Mark Salzman is apparently a well-known mainstream novelist, wrote a bestseller called Iron and Silk which I do remember hearing of. I just read The Laughing Sutra last week, and liked it, and picked this one up at Avenue Victor Hugo.

It's about a nun in a Carmelite cloister in contemporary Los Angeles, named Sister John, whose mystical experiences prove to be linked with temporal-lobe epilepsy caused by a meningioma; she must decide whether to have the disease treated. She went through a long spell of spiritual aridity, and can hardly bear the thought that its ending was an illusion.[1]

The book is wonderfully written, or it's written in a way that I like, which is that it has an effortless flow of telling details. "The real penance in cloistered life, most Sisters agreed, was not isolation; it was the impossibility of getting away from people one would not normally have chosen as friends."

Salzman almost executes a beautiful technical trick. How do you write a story that contains the ineffable? Sister John is a poet, and Salzman intercuts lines of her poetry (typeset in italics) with the body text; I thought at first that he was going to use this device strictly as a means of representing her experiences -- the text would be in these two streams, one narrative and the other timeless -- but it turned out he used it more broadly.

[1] This idea, that experiences of the Divine are of no value if they can be traced to physical causes [2], didn't seem to be fully worked through. This undercuts Sister John's past, in a way she is terribly aware of, no matter what she decides. By the end she has very little concern for this, and I do suppose I see how she has come by this lack of concern, but it still seems very quick, in a book that knows very well how many years a change of heart can take. One could argue that Salzman has allowed a miracle.

[2] which I profoundly disagree with. If the mystical experiences of `approved' Christian contemplants are ever understood at the neurobiological level, are they to be discarded too? I don't see why "explaining away" ever has to follow from explanation.

Though from the nuns' point of view, I'm one who has already explained away everything, everywhere.
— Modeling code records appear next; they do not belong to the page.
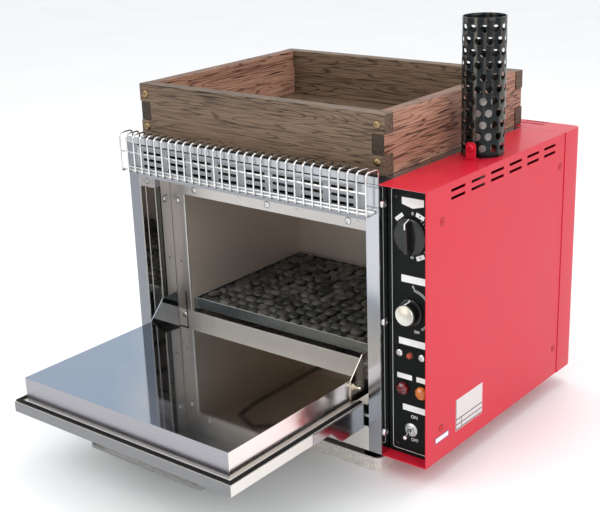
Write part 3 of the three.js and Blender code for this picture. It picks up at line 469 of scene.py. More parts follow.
def woodFinish(name, grain, dark, middle, light):
    material, tree, shader = newFinish(name, middle, 0.42, 0, {"Specular IOR Level": 0.28})

    def along(long, cross):
        return stretched(tree, (long, cross, cross) if grain == "x" else (cross, long, cross))

    lines = combine(tree, "SINE", combine(tree, "MULTIPLY", cloud(tree, along(3.4, 46), 1, 2.5, 0.45, 0.12), 96))
    pores = cloud(tree, along(40, 700), 1, 4, 0.65)
    patches = cloud(tree, along(1.36, 18.4), 1, 3, 0.5)
    dashes = cloud(tree, along(15, 640), 1, 1, 0.4)
    grainValue = total(tree, spread(tree, lines, 0.04, 0.34, -0.98, -0.5), spread(tree, pores, -0.12, 0.12),
                       spread(tree, patches, -0.05, 0.26), spread(tree, dashes, -0.3, 0.06, 0.32, 0.47))
    connect(tree, shader, colours(tree, grainValue, [(0.06, dark), (0.42, middle), (0.85, light)]),
            spread(tree, pores, 0.56, 0.42))
    first = relief(tree, shader, lines, 0.1, 0.0002)
    relief(tree, shader, pores, 0.3, 0.0003, first)
    return material


def spangleFinish(name, tone, roughness):
    material, tree, shader = newFinish(name, tone, roughness, 1.0)
    vector = stretched(tree)
    flake = cells(tree, vector, 95, "Red")
    connect(tree, shader, colours(tree, flake, [(0.0, shade(tone, 0.78)), (1.0, tone)]),
            spread(tree, flake, roughness, roughness + 0.18, 0, 1))
    relief(tree, shader, cloud(tree, vector, 240, 3), 0.08, 0.0002)
    return material


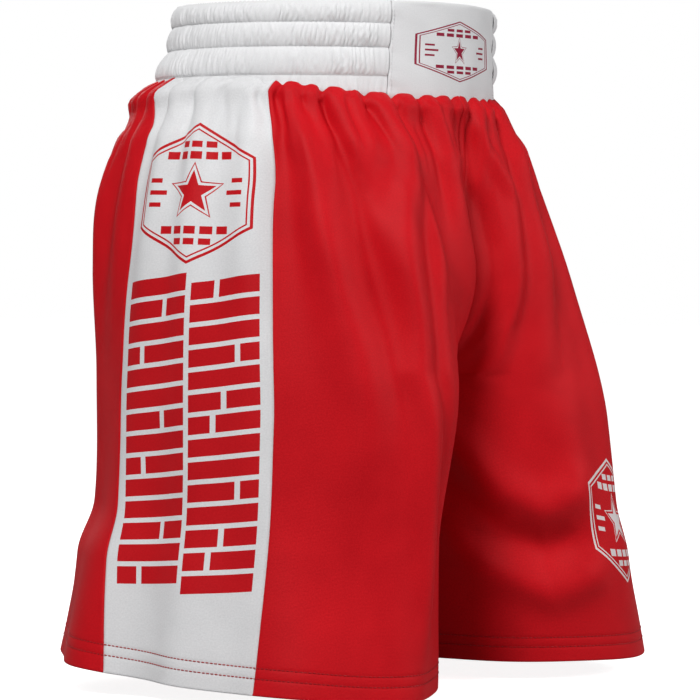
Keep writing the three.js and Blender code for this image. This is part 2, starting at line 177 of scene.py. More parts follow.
def surface(leg, station, level):
    """The smooth leg before any folds, by station round it and level below the waist seam."""
    station, level = np.broadcast_arrays(np.asarray(station, float), np.asarray(level, float))
    turn = np.pi * station
    torso_x = column(TORSO, 1, level) * np.sin(turn)
    torso_y = column(TORSO, 3, level) - column(TORSO, 2, level) * np.cos(turn)
    middle = np.minimum(station, 1 - station)
    pull = (1 - smooth(0, 0.3, middle)) * (1 - smooth(CROTCH, MID, level))
    centre_y = mix(column(leg["rings"], 2, level), CROTCH_Y, pull)
    depth = column(leg["rings"], 4, level)
    leg_x = column(leg["rings"], 1, level) + column(leg["rings"], 3, level) * (1 - np.cos(2 * turn))
    leg_y = centre_y - depth * np.sin(2 * turn)
    start = np.where(station < 0.5, FRONT_VALLEY, BACK_VALLEY) * (1 - np.exp(-level / VALLEY_REACH))
    rise = np.clip((level - RISE) / (CROTCH - RISE), 0, 1)
    sharp = mix(start, 1, 1 - np.sqrt(1 - rise**2))
    gentle = mix(0.25 * smooth(0, HIP, level), 1, smooth(HIP, CROTCH * 1.17, level))
    split = mix(gentle, sharp, 1 - smooth(0, 0.22, middle))
    x = leg["side"] * mix(torso_x, leg_x, split)
    y = mix(torso_y, leg_y, split)
    droop = leg["tilt"] * (0.05 + (centre_y - y) / depth) * smooth(CROTCH, LEG_DROP, level)
    z = mix(seam_height(station), FOOT_FRONT, level / LEG_DROP) - level - droop
    return np.stack([x, y, z], -1)


def surface_normal(leg, station, level):
    """Direction straight out of the smooth leg."""
    s = np.clip(station, 0.003, 0.997)
    v = np.maximum(level, 0.5)
    along = surface(leg, s + 0.002, v) - surface(leg, s - 0.002, v)
    down = surface(leg, s, v + 0.4) - surface(leg, s, v - 0.4)
    return unit(np.cross(along, down) * -leg["side"])


def station_at(u, level):
    """Station of a column at a level: the panels' edges keep whole columns."""
    front, back = column(SIDE_FRONT, 1, level), column(SIDE_BACK, 1, level)
    a = u / CELLS[0] * front
    b = mix(front, back, (u - U_EDGES[1]) / CELLS[1])
    c = mix(back, 1, (u - U_EDGES[2]) / CELLS[2])
    return np.where(u < U_EDGES[1], a, np.where(u < U_EDGES[2], b, c))


def level_at(station, v):
    """Level of a row: rows follow the curve of the rise at the middle and are level outside."""
    run = np.minimum(v, HEM_TOP) / HEM_TOP * MIDDLE_LENGTH
    arc = np.clip((run - RISE) / RISE_ARC, 0, 1) * (np.pi / 2)
    on_rise = np.where(run < RISE, run, RISE + (CROTCH - RISE) * np.sin(arc))
    middle = np.where(run > RISE_LENGTH, CROTCH + run - RISE_LENGTH, on_rise)
    inner = 1 - smooth(0, 0.3, np.minimum(station, 1 - station))
    return np.where(v > HEM_TOP, v, mix(np.minimum(v, HEM_TOP), middle, inner))


def place(u, v):
    u, v = np.broadcast_arrays(np.asarray(u, float), np.asarray(v, float))
    level = level_at(station_at(u, MID), v)
    return station_at(u, level), level


# ---- Folds sewn in at the waist ----
# Tucks in the gathered seam: where round the waist, from 0 at the centre front to 1 at the centre
# back and negative on the right leg; depth; how far down they reach; sideways drift down the leg.
TUCKS = [
    (-0.022, 4.0, 60, 3), (-0.062, 3.0, 45, -4), (-0.105, 6.5, 150, 0), (-0.158, 6.0, 210, 2),
    (-0.212, 6.5, 120, 6), (-0.243, 3.5, 40, -8), (-0.288, 7.0, 170, 3), (-0.322, 4.0, 45, 9),
    (-0.362, 5.0, 100, -6), (0.03, 5.5, 90, 12), (0.075, 4.5, 70, 14), (0.118, 6.0, 130, 4),
]  # fmt: skip
# Long soft folds below them: where, height, first and last level, width.
SOFT_FOLDS = [
    (-0.345, 3.0, 20, 330, 13), (-0.255, 3.4, 15, 300, 12), (-0.185, 3.0, 20, 380, 12),
    (-0.125, -3.5, 20, 330, 11), (-0.06, 2.5, 25, 260, 10), (0.06, 3.0, 15, 180, 11),
    (0.16, 3.0, 20, 260, 16), (0.3, 3.0, 30, 330, 15),
]  # fmt: skip


def seeded_tucks():
    """Tucks for the rest of the waist, 17 to 29 mm apart."""
    rng = np.random.default_rng(11)
    tucks, at = [], 0.165
    while at < 2 - 0.385:
        where = at if at < 1 else at - 2
        on_side = 0.392 < abs(where) < 0.6
        depth = rng.uniform(2.5, 4.5) if on_side else rng.uniform(3.5, 7.0)
        tucks.append((where, depth, rng.uniform(40, 170), rng.uniform(-8, 8)))
        at += rng.uniform(17, 29) / 400
    return tucks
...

I don't see the necessity of any of the religious interpretations or beliefs they attach to these experiences.

not again

Oct. 16th, 2001 07:56 pm
My disease had simmered down into a cough and stuffy nose yesterday, but this morning I woke up with sore throat and brain death. Arrarargh.
I wonder if it's travel knocking down my immune system, or a secondary infection.

So once again I didn't get a damn thing written. I haven't churned out any dissertation since, hmm, a week ago. This may be less because I'm sick and more because I hate this chapter and want it to die.